One Hour into Bayonetta 2




   Like most Americans, I didn't own a Wii U so I missed Platinum Games' second iteration of Bayonetta aptly named Bayonetta 2.  Lucky for us, they decided to give us a port for the Switch so we could experience what we had been missing. This hack and slash fighter has been on my mind since I knew it was coming to Nintendo's newest golden child. Immediately after getting home from work and seeing my Amazon package sitting on my mailbox, I ran upstairs like a giddy child, set my watch for an hour and played Bayonetta 2.

The Experience:

  The game immediately feels like you are just picking up where Bayonetta left off.  As always you have entered a predicament where you are in a pulse-pounding combat situation, falling through the sky fighting off hordes of enemies.  The opening scene is a little weird because there is a narrator giving some story but I was so distracted with fighting and missed most of what was said.  It was hard to hear his voice over the hitting and I sure as hell wasn't going to read mid-fight.  I got the sum of it so that was good enough.

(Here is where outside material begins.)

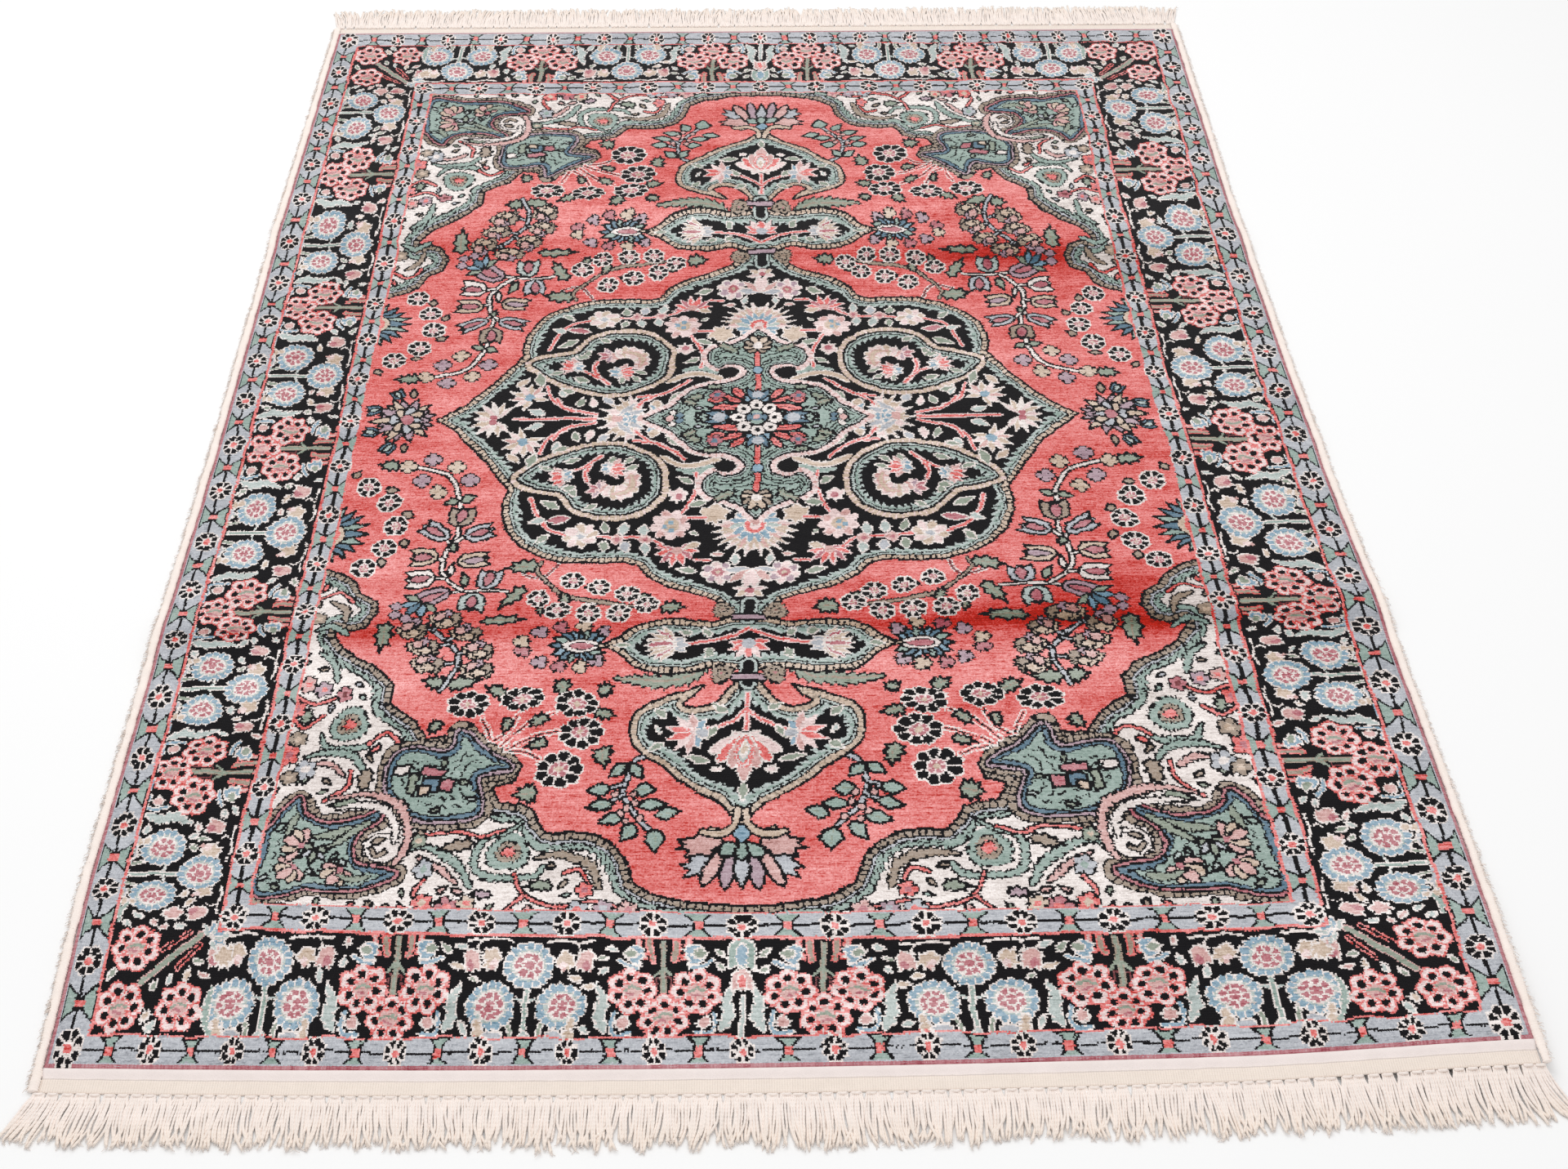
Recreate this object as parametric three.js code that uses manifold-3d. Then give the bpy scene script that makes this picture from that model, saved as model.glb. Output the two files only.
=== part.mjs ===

  The controls on the Switch are a lot better than I thought they would be.  Zelda and Mario both required some quick inputs but nothing like the hack and slash action game that Bayonetta is.  The quick time events where you mash a button were either made more lenient or the Switch joycons just react better than my Xbox controller did when I played the first one on the PC.  I have been hitting the max combo a lot more.  That being said the quick time even where you have to spin the joystick felt a bit odd. There are apparently touch controls, which I'll have to try out at some point.

  Somewhere here there is a part of me that wishes this was a PC game because of what it would look like with some hardware behind it.  The game looks great for the machine it's on but there is art in here that just feels like its screaming to come forward with just a couple fewer polygons.  I am pretty sure its capped at 30fps too.  This is the sacrifice that is constantly made for this console but it pays off in smooth gameplay that has not stuttered once.  It's also possible its just because it came from the Wii U that was even more constrained by the hardware and it is 4 years old at this point.  How does Nintendo get me to pay so much for games this old?

  All the gang is back for this story Enzo, Rodin, and Jeanne are the obvious focal characters in the story as they are rendered far better than of the other lay people.  Once again there is no holding back on content and if this was HBO we would have seen enough nipples to last us for an episode of Game of Thrones but sadly those are not rendered.  Nintendo will only let it go so far.  Sure we attack things from heaven but God forbid we get a nip in there.

  I am not sure if it's the way I played the first game or there is that big of a change but there are far more items scattered around in the levels of Bayonetta 2 then the first one.  The environments look great and there is plenty to destroy as well. Well, at least in one of the first areas where you actually get to start exploring.  I am only an hour in.

  The hour flew by faster than I could realize.  I am already all in on this game and itching to go forward collect halos and unlock everything in The Gates of Hell (the in-game shop).  There is already a Mario type outfit you can buy and I am super curious about what that looks like.  The game feels good, looks good, and is exactly what you want in a stylized hack and slash.  If this is only the starting pace I look forward to where this game will take me.    

TL;DR:

  My first impression is that Bayonetta 2 looks like the rockstar of a game that it has been hailed as.  No longer lost in the annals of the Wii U games it has come back so that we could all get a taste of what great game design could be.  So far it is hitting all the right buttons.